Speaker 3 (Sydney August, resident) told the Cortland City Council that repeated flooding on Old Oaks Drive has caused panic attacks at her home and that she has "videos on my phone that will make you cry." Council staff said smoke testing has been completed, dye testing is planned and the city has asked engineering firms (GPD referenced) for pricing on a new study. Staff added that several manholes were resealed to stop creekwater infiltration but that addressing the volume of runoff requires a flood-mitigation plan and likely cooperation with Trumbull County.
The council also spent substantial time on personnel and process questions. Speaker 1 (role not specified in the transcript) said the city recently interviewed a candidate and was "working on a potential offer" for the vacant service-director post and that two offers had been made in recent months. Other council-affiliated speakers criticized how the position and an economic-development post were advertised and handled: multiple speakers said posting and resume review were delayed, questioned who screened applicants and said the lack of a clear public-posting policy had eroded trust. One speaker repeatedly criticized the candidacy of Sean Radakin (named in the transcript) and said prior hiring steps contributed to the current vacancy; another speaker defended that qualified candidates existed in the pool.
On capital projects, staff said the city secured a new $4.5 million state grant that, combined with an earlier $2.15 million state award and a previously budgeted $3.1 million loan plan, makes a consolidated service complex feasible in a reduced form. Staff said loan repayments would come from the capital-improvement levy rather than the general fund and that the 2020 levy was intended to cover such debt service. Officials characterized the earlier $13 million design as a "Taj Mahal" and said the project would be "value engineered" and scaled down to a fiscally responsible plan while retaining a shared footprint for fire, police and administration that apportions costs by square footage used.
Councilors and residents also pressed staff about a recently purchased school building. Speaker 5 (role not specified) said Trumbull County Land Bank performed environmental work and that the city has up to $1,000,000 available for demolition from demolition/Brownfield funds. Several residents asked to see the full property and environmental inspection reports before demolition; staff said the city would not directly contract demolition crews but would work through the land bank and that mold remediation in renovated sections could make reuse cost-prohibitive.

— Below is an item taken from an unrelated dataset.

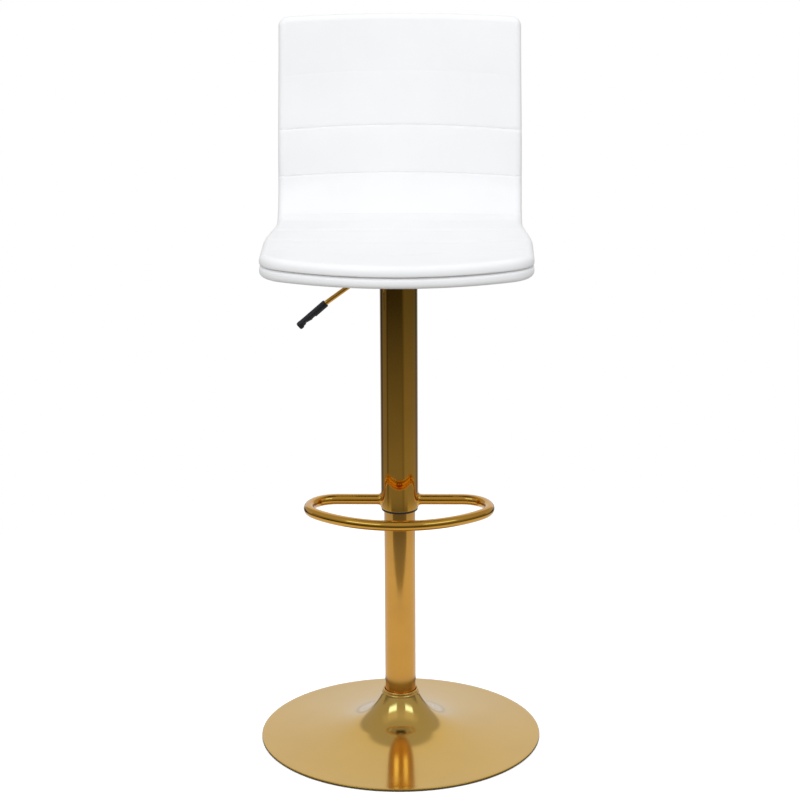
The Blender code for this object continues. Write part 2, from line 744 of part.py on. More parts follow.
def make_lever_bracket():
    """A folded bracket under the plate whose two ears hold the lever's pivot pin."""
    inner = LEVER_ROD_RADIUS + 2 * GAP
    outer = inner + BRACKET_SHEET
    top = plate_bottom_z() - GAP
    bottom = LEVER_Z - 0.006
    outline = [(-outer, bottom), (-inner, bottom), (-inner, top - BRACKET_SHEET), (inner, top - BRACKET_SHEET),
               (inner, bottom), (outer, bottom), (outer, top), (-outer, top)]
    along_x = Matrix(((0, 0, 1, LEVER_PIVOT_X), (1, 0, 0, 0), (0, 1, 0, 0), (0, 0, 0, 1)))
    half = BRACKET_LENGTH / 2
    near_socket = -SOCKET_RADIUS - GAP - LEVER_PIVOT_X
    bracket = prism("lever_bracket", outline, -half, min(half, near_socket), steel_black(), along_x)
    start = (LEVER_PIVOT_X, -0.02, LEVER_Z)
    end = (LEVER_PIVOT_X, 0.02, LEVER_Z)
    boolean(bracket, cylinder_cutter("bracket_pin_drill", PIVOT_PIN_RADIUS + GAP, start, end, 14))
    return bracket


def make_lever_pin():
    ear = LEVER_ROD_RADIUS + 2 * GAP + BRACKET_SHEET + GAP
    head = PIVOT_PIN_RADIUS + 0.0010
    outline = [(0.0, ear + 0.0012), (head, ear + 0.0012), (head, ear), (PIVOT_PIN_RADIUS, ear),
               (PIVOT_PIN_RADIUS, -ear - 0.0012), (0.0, -ear - 0.0012)]
    place = Matrix.Translation((LEVER_PIVOT_X, 0, LEVER_Z)) @ Matrix.Rotation(math.pi / 2, 4, "X")
    return turned("lever_pivot_pin", outline, steel_zinc(), 14, place)


# ======================= upholstered seat and back =======================

def smoothstep(value):
    value = min(1.0, max(0.0, value))
    return value * value * (3 - 2 * value)


def side_path():
    """Lengths along the seam surface, front edge to top edge: where the bend starts and ends, and the end."""
    sweep = math.pi / 2 - RECLINE
    back = (BACK_TOP_Z - SEAM_Z - BEND_RADIUS * (1 - math.cos(sweep))) / math.cos(RECLINE)
    flat = BEND_Y - SEAT_FRONT_Y
    bend = BEND_RADIUS * sweep
    return flat, flat + bend, flat + bend + back


def half_width(length):
    """Half the width of the upholstery at a length along its side path."""
    flat, bend_end, total = side_path()
    y = SEAT_FRONT_Y + length
    seat = smoothstep((WIDEN_FROM_Y - y) / WIDEN_OVER)
    top = smoothstep((length - bend_end) / (total - bend_end))
    return BACK_HALF_WIDTH + (SEAT_HALF_WIDTH - BACK_HALF_WIDTH) * seat + (TOP_HALF_WIDTH - BACK_HALF_WIDTH) * top


def in_space(x, length, height):
    """Point at x across, a length along the side path and a height off the seam surface."""
    flat, bend_end, total = side_path()
    if length <= flat:
        point = Vector((SEAT_FRONT_Y + length, SEAM_Z))
        normal = Vector((0.0, 1.0))
    elif length <= bend_end:
        turn = (length - flat) / BEND_RADIUS
        normal = Vector((-math.sin(turn), math.cos(turn)))
        centre = Vector((SEAT_FRONT_Y + flat, SEAM_Z + BEND_RADIUS))
        point = centre - BEND_RADIUS * normal
    else:
        along = Vector((math.sin(RECLINE), math.cos(RECLINE)))
        normal = Vector((-along.y, along.x))
        bend_top = Vector((SEAT_FRONT_Y + flat, SEAM_Z + BEND_RADIUS)) - BEND_RADIUS * normal
        point = bend_top + along * (length - bend_end)
    wrap = BACK_WRAP * (x / BACK_HALF_WIDTH) ** 2 * smoothstep((length - flat) / (bend_end - flat + 0.04))
    place = point + height * normal
    return Vector((x, place.x - wrap, place.y))


def sheet_grid(inset, columns=8, corner_rows=3, seat_rows=4, bend_rows=6, back_rows=3):
    """Rows of (x, length) that cover the flat pattern, drawn in by inset all round."""
    flat, bend_end, total = side_path()
    front_corner = FRONT_CORNER - inset
    top_corner = TOP_CORNER - inset
    turns = [math.pi / 2 * k / corner_rows for k in range(corner_rows + 1)]
    rows = [(inset + front_corner * (1 - math.cos(t)), front_corner * (1 - math.sin(t))) for t in turns]
    seat = np.linspace(rows[-1][0], flat, seat_rows + 1)[1:]
    bend = np.linspace(flat, bend_end, bend_rows + 1)[1:]
    back = np.linspace(bend_end, total - TOP_CORNER, back_rows + 1)[1:]
    rows += [(length, 0.0) for length in (*seat, *bend, *back)]
    rows += [(total - inset - top_corner * (1 - math.sin(t)), top_corner * (1 - math.cos(t))) for t in turns[1:]]
    grid = []
    for length, cut_in in rows:
        half = half_width(length) - inset - cut_in
        line = []
        for k in range(columns + 1):
            x = half * (2 * k / columns - 1)
            bow = FRONT_ARC_RADIUS - math.sqrt(FRONT_ARC_RADIUS**2 - x**2)
            front_share = max(0.0, 1 - (length - inset) / flat)
            top_share = smoothstep((length - bend_end) / (total - bend_end))
            drop = TOP_ARCH * (x / BACK_HALF_WIDTH) ** 2
            line.append((x, length + bow * front_share**1.5 - drop * top_share))
        grid.append(line)
    return grid


def boundary(rows, columns):
    """Grid places round the edge of a sheet, in order."""
    front = [(0, k) for k in range(columns)]
    right = [(r, columns) for r in range(rows)]
    top = [(rows, k) for k in range(columns, 0, -1)]
    left = [(r, 0) for r in range(rows, 0, -1)]
    return front + right + top + left


def upholstery_piece(name, layers, finish):
    """A closed piece from layers [(inset, height), ...]: sheets at both ends, loops round the edge between."""
    bm = bmesh.new()
    loops = []
    for i, (inset, height) in enumerate(layers):
        grid = sheet_grid(inset)
        rows, columns = len(grid) - 1, len(grid[0]) - 1
        places = boundary(rows, columns)
        if i in (0, len(layers) - 1):
            verts = [[bm.verts.new(in_space(x, length, height)) for x, length in line] for line in grid]
            for r in range(rows):
                for k in range(columns):
                    bm.faces.new((verts[r][k], verts[r][k + 1], verts[r + 1][k + 1], verts[r + 1][k]))
            loops.append([verts[r][k] for r, k in places])
        else:
            loops.append([bm.verts.new(in_space(*grid[r][k], height)) for r, k in places])
    for lower, upper in zip(loops, loops[1:]):
        for k in range(len(lower)):
            after = (k + 1) % len(lower)
            bm.faces.new((lower[k], lower[after], upper[after], upper[k]))
    return mesh_object(name, bm, finish, 50.0)


def make_front_cushion():
    top = CUSHION_THICKNESS
    layers = [(0.0015, 0.0), (0.0, 0.0015), (0.0, top - EDGE_ROUND), (EDGE_ROUND * 0.3, top - EDGE_ROUND * 0.3),
              (EDGE_ROUND, top)]
    return upholstery_piece("front_cushion", layers, white_vinyl())


def make_rear_cover():
    """The padded under and rear panel, a tray whose rim closes round the shell's edge."""
    bottom = -COVER_THICKNESS
    layers = [(EDGE_ROUND, bottom), (EDGE_ROUND * 0.3, bottom + EDGE_ROUND * 0.3), (0.0, bottom + EDGE_ROUND),
              (0.0, -0.0015), (0.0015, -GAP), (COVER_WALL, -GAP), (COVER_WALL, bottom + COVER_FLOOR)]
    cover = upholstery_piece("rear_cover", layers, white_vinyl())
    drill_for_bolts(cover, BOLT_RADIUS + GAP, plate_top_z() - 0.01, SEAM_Z)
    return cover


def make_seat_shell():
    inset = COVER_WALL + GAP
    layers = [(inset, -COVER_THICKNESS + COVER_FLOOR + GAP), (inset, -SHELL_RECESS)]
    shell = upholstery_piece("seat_shell", layers, plywood())
    drill_for_bolts(shell, NUT_BARREL_RADIUS + GAP, SEAM_Z - COVER_THICKNESS, SEAM_Z + 0.01)
    return shell


# ======================= assembly =======================

def build():
    clear_scene()
    lower, middle, upper, bump = bearing_levels()
    swivel = axis_empty("seat_swivel_axis", (0, 0, 0))
    slide = axis_empty("height_slide_axis", (0, 0, 0), swivel)
    pivot = axis_empty("lever_lift_axis", (LEVER_PIVOT_X, 0, LEVER_Z), slide)
    valve = axis_empty("valve_press_axis", (0, 0, 0), slide)

    make_base_dome()
    make_floor_ring()
    make_stiffener()
    make_hub()
    make_column_tube()
    make_guide_bush()
    make_thrust_washer("lower_thrust_washer", lower)
    make_ball_cage(middle)

    attach(make_thrust_washer("upper_thrust_washer", upper), swivel)
    attach(make_rod_clip(), swivel)
    attach(make_bump_stop(bump), swivel)
    attach(make_piston_rod(), swivel)

    for piece in (make_gas_cylinder(), make_sleeve(), make_sleeve_bush(), make_sleeve_cap(), make_footrest_ring(),
                  make_weld("footrest_weld_left", -1), make_weld("footrest_weld_right", 1), make_seat_socket(),
                  make_seat_plate(), make_lever_bracket(), make_lever_pin(), make_front_cushion(),
                  make_rear_cover(), make_seat_shell()):
        attach(piece, slide)
    make_bolts(slide)

    attach(make_lever_rod(), pivot)
    attach(make_lever_grip(), pivot)
    attach(make_valve_button(), valve)


build()
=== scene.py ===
import math

import bmesh
import bpy
import numpy as np
from bpy.props import FloatProperty, FloatVectorProperty, IntProperty, PointerProperty
from mathutils import Matrix, Vector


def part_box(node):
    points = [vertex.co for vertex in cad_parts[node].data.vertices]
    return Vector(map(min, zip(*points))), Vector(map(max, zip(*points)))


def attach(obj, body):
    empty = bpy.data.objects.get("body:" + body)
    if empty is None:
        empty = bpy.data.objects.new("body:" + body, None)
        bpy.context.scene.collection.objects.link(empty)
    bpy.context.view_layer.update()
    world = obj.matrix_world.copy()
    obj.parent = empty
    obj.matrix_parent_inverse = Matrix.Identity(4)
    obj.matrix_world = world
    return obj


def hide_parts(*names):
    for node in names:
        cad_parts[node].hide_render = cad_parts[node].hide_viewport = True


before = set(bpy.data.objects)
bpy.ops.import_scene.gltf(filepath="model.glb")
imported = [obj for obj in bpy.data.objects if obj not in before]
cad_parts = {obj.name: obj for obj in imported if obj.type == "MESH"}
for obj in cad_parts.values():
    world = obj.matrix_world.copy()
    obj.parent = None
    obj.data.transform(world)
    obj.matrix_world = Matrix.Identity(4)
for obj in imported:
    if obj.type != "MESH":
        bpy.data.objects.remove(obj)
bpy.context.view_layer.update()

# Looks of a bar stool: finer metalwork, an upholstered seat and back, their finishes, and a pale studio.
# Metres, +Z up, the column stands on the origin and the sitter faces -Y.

bl_info = {
    "name": "Bar Stool Looks",
    "version": (1, 0, 0),
    "blender": (4, 5, 0),
    "location": "3D View > Sidebar > Bar Stool",
    "description": "Builds the metalwork, upholstery, finishes and studio of a gas-lift bar stool",
    "category": "Object",
}

GAP = 0.0003

# ---- sizes read off the frame ----
BASE_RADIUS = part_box("base_dome")[1].x
COLUMN_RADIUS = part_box("column_tube")[1].x
COLUMN_TOP_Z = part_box("column_tube")[1].z
COLUMN_BOTTOM_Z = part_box("column_tube")[0].z
RIM_BOTTOM_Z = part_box("base_dome")[0].z
SLEEVE_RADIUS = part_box("footrest_sleeve")[1].x
SLEEVE_BOTTOM_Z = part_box("footrest_sleeve")[0].z
SLEEVE_TOP_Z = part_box("footrest_sleeve")[1].z
RING_Z = (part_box("footrest_ring")[0].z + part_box("footrest_ring")[1].z) / 2
RING_TUBE_RADIUS = (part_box("footrest_ring")[1].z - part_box("footrest_ring")[0].z) / 2
RING_FRONT_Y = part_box("footrest_ring")[0].y + RING_TUBE_RADIUS
SEAM_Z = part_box("front_cushion")[0].z
SEAT_HALF_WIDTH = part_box("front_cushion")[1].x
PLATE_TOP_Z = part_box("seat_plate")[1].z
PLATE_BOTTOM_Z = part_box("seat_plate")[0].z
PLATE_HALF_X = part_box("seat_plate")[1].x
PLATE_HALF_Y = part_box("seat_plate")[1].y
LEVER_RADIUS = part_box("lever_rod")[1].y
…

Multiple speakers urged the city to restore community events planning to a broader volunteer and committee structure. The Marketing/Business/Growth (MBG) committee's work came from the city's strategic plan; speakers and staff said the committee will be reconstituted in January and that future events would require more community volunteers and clearer roles. Staff committed to public work sessions on the service complex and to additional openness as the project is revised to fit grant restrictions.
The meeting did not record a formal motion or final vote on the service complex, the school property demolition or personnel actions; staff pledged follow-up work sessions and additional public disclosure on studies, budgets and site plans.